▸ **Given problem**:
Retype, exactly as written, every line from the one containing "Keep writing the" down to the one containing "return profile", including both, and nothing else.

══ Data to process

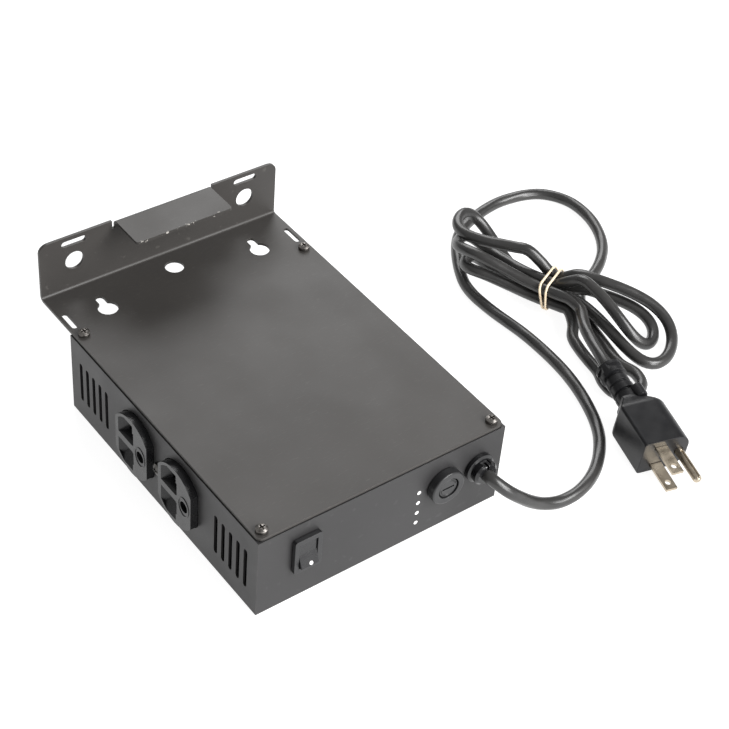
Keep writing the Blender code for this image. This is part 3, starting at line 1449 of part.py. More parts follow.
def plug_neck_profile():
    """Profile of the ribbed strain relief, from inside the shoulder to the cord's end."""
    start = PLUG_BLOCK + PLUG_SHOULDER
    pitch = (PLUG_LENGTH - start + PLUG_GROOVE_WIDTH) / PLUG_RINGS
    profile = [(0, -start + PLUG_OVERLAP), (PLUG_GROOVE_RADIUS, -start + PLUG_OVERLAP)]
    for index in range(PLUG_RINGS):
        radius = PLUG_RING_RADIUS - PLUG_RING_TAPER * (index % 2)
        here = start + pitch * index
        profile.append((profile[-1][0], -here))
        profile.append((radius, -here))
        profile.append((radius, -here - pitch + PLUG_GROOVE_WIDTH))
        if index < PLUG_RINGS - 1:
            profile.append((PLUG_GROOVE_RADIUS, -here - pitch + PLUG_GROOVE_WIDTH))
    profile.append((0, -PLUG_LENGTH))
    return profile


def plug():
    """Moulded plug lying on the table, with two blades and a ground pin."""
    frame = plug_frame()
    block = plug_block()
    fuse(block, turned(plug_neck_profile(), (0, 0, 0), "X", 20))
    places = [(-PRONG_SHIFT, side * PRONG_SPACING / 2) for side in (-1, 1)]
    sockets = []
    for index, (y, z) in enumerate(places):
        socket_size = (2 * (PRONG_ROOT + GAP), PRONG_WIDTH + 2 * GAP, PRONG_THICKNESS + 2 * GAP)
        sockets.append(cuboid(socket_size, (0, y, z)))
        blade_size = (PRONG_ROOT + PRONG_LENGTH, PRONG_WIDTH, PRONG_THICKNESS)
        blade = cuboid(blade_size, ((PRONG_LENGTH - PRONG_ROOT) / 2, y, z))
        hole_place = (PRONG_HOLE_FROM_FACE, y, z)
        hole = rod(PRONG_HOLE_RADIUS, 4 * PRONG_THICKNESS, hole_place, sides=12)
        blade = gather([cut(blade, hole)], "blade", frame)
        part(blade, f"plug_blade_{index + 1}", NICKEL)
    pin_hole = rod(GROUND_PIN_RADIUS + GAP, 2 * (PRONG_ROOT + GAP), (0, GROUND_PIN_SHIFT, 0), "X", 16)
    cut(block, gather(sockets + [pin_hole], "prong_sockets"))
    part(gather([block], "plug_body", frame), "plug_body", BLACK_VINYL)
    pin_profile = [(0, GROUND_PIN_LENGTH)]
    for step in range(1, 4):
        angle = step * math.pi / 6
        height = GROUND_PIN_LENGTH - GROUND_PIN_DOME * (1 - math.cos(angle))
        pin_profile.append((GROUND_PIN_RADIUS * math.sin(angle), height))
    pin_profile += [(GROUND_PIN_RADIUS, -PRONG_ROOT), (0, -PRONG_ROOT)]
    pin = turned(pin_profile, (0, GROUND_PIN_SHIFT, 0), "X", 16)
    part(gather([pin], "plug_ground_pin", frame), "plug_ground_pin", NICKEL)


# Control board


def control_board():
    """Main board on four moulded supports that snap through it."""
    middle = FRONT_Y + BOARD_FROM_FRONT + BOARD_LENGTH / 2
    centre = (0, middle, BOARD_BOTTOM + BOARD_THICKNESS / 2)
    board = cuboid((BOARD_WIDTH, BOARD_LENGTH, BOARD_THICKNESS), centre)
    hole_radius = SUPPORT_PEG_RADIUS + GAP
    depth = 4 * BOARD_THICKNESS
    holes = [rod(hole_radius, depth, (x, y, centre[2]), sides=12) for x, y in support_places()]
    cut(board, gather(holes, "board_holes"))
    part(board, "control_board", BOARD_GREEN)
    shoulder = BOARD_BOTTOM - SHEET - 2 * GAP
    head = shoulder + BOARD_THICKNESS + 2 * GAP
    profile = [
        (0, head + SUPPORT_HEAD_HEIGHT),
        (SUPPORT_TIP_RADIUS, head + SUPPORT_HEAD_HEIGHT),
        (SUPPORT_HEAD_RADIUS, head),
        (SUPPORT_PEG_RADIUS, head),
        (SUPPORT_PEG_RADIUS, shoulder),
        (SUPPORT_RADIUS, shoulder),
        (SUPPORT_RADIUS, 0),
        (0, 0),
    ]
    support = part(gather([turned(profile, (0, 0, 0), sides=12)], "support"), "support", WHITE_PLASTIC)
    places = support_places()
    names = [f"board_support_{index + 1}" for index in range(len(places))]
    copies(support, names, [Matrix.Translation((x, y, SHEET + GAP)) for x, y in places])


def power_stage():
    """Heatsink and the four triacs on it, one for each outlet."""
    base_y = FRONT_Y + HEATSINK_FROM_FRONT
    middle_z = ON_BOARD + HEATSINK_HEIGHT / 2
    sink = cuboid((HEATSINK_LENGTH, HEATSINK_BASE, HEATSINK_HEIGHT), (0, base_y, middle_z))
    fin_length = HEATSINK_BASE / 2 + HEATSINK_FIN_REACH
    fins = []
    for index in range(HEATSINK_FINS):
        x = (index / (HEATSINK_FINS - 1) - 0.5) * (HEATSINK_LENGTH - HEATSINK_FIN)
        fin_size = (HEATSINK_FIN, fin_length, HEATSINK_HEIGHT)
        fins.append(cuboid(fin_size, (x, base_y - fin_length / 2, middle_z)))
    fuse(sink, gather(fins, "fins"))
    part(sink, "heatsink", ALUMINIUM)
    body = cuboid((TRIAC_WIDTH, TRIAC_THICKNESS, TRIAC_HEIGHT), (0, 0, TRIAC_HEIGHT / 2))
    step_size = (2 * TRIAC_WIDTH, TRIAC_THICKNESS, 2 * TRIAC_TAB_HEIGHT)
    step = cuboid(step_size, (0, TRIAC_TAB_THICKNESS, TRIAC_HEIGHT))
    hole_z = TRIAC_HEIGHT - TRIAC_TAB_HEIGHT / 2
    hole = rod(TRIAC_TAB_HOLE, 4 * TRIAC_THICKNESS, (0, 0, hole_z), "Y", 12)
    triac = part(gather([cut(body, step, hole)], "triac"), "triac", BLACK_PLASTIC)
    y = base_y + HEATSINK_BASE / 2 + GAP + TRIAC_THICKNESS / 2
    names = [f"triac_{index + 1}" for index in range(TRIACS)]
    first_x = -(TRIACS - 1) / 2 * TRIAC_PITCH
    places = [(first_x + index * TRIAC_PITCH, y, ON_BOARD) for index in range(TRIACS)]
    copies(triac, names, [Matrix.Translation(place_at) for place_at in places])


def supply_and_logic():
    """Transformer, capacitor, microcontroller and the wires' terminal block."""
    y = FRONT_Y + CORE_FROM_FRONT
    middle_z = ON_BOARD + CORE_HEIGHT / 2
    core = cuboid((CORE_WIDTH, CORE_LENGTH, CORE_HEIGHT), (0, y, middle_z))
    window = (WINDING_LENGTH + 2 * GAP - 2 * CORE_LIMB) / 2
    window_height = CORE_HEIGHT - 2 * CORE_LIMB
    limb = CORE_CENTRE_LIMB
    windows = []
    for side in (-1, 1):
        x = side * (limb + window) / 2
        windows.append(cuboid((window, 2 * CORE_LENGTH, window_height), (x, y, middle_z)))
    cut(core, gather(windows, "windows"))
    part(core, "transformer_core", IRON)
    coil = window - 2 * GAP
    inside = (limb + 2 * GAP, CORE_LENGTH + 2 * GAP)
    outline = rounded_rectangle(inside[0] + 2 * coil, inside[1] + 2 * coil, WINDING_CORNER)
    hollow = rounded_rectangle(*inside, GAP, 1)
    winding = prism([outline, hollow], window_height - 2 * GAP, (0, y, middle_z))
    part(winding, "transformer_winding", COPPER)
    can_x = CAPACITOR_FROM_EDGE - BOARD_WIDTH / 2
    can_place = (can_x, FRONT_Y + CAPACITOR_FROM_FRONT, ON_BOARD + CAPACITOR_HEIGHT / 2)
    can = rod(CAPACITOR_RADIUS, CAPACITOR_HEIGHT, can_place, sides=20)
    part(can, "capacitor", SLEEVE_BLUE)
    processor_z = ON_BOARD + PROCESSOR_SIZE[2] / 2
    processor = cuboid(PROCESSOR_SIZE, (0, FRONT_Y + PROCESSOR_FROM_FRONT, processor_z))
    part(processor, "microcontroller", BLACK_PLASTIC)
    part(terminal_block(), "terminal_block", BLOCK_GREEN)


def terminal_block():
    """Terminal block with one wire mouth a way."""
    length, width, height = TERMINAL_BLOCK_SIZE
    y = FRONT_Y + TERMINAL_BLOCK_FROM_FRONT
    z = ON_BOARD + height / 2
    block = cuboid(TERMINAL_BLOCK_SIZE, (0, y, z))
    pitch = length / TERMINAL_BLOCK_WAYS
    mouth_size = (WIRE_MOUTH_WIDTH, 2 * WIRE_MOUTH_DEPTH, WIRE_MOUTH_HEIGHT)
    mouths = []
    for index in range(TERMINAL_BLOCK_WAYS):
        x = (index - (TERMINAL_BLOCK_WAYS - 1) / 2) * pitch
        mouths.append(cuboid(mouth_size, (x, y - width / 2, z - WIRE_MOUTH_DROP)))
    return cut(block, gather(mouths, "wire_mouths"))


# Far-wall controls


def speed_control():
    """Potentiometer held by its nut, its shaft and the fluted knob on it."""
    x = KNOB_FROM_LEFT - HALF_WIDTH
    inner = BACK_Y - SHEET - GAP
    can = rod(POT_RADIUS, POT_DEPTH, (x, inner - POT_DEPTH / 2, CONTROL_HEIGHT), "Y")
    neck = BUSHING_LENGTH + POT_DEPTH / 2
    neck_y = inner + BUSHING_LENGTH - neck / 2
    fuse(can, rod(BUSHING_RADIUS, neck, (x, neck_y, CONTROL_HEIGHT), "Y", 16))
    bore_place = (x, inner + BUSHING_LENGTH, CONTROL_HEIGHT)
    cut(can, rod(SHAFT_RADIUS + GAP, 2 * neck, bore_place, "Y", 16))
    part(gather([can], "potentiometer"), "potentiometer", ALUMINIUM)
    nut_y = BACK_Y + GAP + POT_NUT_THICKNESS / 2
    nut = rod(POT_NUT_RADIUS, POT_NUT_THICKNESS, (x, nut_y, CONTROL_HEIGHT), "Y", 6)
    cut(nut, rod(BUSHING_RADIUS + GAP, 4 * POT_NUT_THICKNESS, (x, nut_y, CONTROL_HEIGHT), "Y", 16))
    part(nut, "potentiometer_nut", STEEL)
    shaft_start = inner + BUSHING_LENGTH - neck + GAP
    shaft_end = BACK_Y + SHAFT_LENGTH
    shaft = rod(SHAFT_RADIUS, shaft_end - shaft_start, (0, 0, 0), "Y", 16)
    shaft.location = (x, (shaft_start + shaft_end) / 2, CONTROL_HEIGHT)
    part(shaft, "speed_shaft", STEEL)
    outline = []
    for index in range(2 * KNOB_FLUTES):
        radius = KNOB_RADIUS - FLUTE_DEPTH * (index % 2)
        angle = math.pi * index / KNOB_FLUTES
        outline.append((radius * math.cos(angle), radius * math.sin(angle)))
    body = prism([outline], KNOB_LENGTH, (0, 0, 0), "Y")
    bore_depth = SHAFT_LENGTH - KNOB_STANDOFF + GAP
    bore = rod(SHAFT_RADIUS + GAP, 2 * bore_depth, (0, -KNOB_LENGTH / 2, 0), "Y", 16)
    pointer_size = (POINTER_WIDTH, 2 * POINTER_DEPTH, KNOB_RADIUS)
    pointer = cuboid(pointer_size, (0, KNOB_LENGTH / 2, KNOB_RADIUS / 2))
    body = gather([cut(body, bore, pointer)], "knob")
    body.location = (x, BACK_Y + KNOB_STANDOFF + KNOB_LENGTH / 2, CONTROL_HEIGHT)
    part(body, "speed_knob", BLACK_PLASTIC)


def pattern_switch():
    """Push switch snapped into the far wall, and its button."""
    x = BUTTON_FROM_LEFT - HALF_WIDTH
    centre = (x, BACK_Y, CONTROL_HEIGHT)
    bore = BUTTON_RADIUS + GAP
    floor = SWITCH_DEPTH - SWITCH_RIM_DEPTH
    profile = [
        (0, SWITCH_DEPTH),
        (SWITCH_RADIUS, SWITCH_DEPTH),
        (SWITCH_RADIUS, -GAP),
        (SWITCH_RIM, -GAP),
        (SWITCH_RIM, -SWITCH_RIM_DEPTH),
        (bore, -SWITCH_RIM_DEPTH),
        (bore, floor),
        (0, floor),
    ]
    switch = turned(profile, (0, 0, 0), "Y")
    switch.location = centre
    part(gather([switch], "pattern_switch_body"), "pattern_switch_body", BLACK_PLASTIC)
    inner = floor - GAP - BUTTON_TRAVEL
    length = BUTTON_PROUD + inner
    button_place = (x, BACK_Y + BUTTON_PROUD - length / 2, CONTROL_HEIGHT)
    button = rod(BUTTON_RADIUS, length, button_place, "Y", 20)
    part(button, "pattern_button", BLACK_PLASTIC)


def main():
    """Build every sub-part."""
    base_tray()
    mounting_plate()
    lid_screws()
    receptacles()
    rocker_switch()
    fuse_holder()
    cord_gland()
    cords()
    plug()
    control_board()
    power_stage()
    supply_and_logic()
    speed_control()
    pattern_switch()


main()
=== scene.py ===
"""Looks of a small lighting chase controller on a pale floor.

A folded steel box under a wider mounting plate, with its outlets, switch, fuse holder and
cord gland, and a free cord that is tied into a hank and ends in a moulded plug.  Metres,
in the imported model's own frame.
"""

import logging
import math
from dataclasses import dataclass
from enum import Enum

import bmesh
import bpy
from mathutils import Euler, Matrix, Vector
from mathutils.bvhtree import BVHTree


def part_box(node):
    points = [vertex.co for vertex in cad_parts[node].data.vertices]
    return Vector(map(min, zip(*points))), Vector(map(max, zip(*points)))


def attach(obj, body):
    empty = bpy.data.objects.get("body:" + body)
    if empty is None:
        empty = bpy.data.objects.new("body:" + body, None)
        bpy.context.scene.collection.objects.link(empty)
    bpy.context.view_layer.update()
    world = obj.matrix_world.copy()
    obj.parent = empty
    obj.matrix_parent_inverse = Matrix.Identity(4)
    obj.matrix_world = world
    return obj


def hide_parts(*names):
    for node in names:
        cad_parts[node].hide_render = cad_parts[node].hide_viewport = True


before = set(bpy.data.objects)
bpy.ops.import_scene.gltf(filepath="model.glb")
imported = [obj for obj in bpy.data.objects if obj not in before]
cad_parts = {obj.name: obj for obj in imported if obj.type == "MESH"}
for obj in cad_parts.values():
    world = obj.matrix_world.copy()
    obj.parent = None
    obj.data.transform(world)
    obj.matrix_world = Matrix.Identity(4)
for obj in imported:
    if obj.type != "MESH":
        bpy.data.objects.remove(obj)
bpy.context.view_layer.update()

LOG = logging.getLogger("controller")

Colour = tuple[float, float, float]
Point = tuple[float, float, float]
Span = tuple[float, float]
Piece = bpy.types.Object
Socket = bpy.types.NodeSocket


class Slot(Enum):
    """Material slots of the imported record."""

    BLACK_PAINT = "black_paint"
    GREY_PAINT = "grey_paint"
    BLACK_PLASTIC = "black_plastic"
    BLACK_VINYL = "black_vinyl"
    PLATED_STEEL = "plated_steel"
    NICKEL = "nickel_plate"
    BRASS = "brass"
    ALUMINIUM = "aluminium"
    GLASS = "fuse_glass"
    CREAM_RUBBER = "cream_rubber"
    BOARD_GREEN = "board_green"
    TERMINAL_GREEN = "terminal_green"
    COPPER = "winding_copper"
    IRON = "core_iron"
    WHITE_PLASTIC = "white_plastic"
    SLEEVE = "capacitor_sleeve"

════
══ Data to process

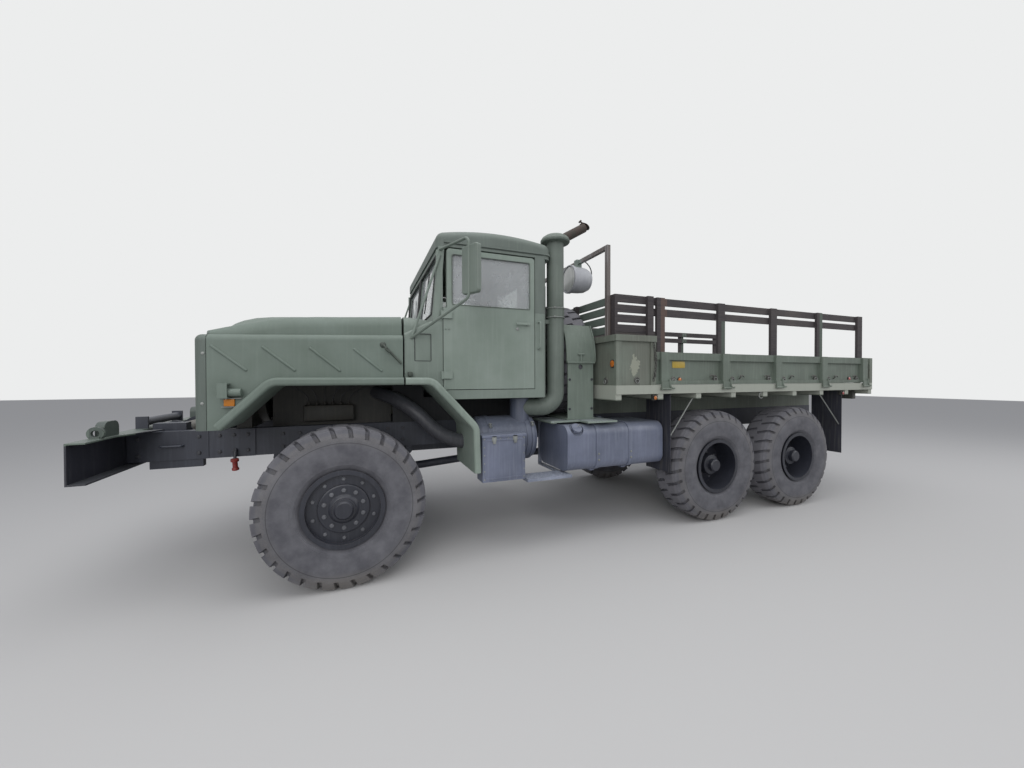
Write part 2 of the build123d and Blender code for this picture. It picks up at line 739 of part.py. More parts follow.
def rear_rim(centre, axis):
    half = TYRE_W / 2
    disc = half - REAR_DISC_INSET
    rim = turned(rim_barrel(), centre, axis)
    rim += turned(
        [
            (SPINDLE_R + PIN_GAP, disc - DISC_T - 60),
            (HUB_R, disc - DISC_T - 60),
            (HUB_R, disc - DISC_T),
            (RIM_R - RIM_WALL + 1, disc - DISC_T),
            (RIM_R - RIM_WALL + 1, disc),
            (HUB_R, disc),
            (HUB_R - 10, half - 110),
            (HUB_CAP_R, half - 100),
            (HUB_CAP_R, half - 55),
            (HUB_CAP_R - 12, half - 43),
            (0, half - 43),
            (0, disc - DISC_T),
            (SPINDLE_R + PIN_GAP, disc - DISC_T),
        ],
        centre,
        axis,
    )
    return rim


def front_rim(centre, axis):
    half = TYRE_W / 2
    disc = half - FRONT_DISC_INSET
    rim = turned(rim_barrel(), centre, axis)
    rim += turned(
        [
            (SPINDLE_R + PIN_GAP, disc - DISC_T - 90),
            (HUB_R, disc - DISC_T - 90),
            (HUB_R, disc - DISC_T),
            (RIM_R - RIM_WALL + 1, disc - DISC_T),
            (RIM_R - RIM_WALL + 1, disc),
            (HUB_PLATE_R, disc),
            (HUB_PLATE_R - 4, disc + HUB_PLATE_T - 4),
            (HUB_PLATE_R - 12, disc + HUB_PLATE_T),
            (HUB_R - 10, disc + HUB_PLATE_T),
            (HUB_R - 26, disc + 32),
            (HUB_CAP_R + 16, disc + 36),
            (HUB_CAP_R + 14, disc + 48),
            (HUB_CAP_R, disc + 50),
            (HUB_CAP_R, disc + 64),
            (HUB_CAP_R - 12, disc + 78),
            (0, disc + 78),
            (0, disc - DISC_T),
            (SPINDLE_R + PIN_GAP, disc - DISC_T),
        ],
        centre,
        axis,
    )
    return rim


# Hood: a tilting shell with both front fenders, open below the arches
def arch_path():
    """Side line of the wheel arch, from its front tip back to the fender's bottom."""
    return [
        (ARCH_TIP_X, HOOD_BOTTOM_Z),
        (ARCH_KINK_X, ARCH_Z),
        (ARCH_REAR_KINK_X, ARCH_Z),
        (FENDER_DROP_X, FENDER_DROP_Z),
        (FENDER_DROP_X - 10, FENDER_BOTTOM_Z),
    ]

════

▸ **Reply**:
Keep writing the Blender code for this image. This is part 3, starting at line 1449 of part.py. More parts follow.
def plug_neck_profile():
    """Profile of the ribbed strain relief, from inside the shoulder to the cord's end."""
    start = PLUG_BLOCK + PLUG_SHOULDER
    pitch = (PLUG_LENGTH - start + PLUG_GROOVE_WIDTH) / PLUG_RINGS
    profile = [(0, -start + PLUG_OVERLAP), (PLUG_GROOVE_RADIUS, -start + PLUG_OVERLAP)]
    for index in range(PLUG_RINGS):
        radius = PLUG_RING_RADIUS - PLUG_RING_TAPER * (index % 2)
        here = start + pitch * index
        profile.append((profile[-1][0], -here))
        profile.append((radius, -here))
        profile.append((radius, -here - pitch + PLUG_GROOVE_WIDTH))
        if index < PLUG_RINGS - 1:
            profile.append((PLUG_GROOVE_RADIUS, -here - pitch + PLUG_GROOVE_WIDTH))
    profile.append((0, -PLUG_LENGTH))
    return profile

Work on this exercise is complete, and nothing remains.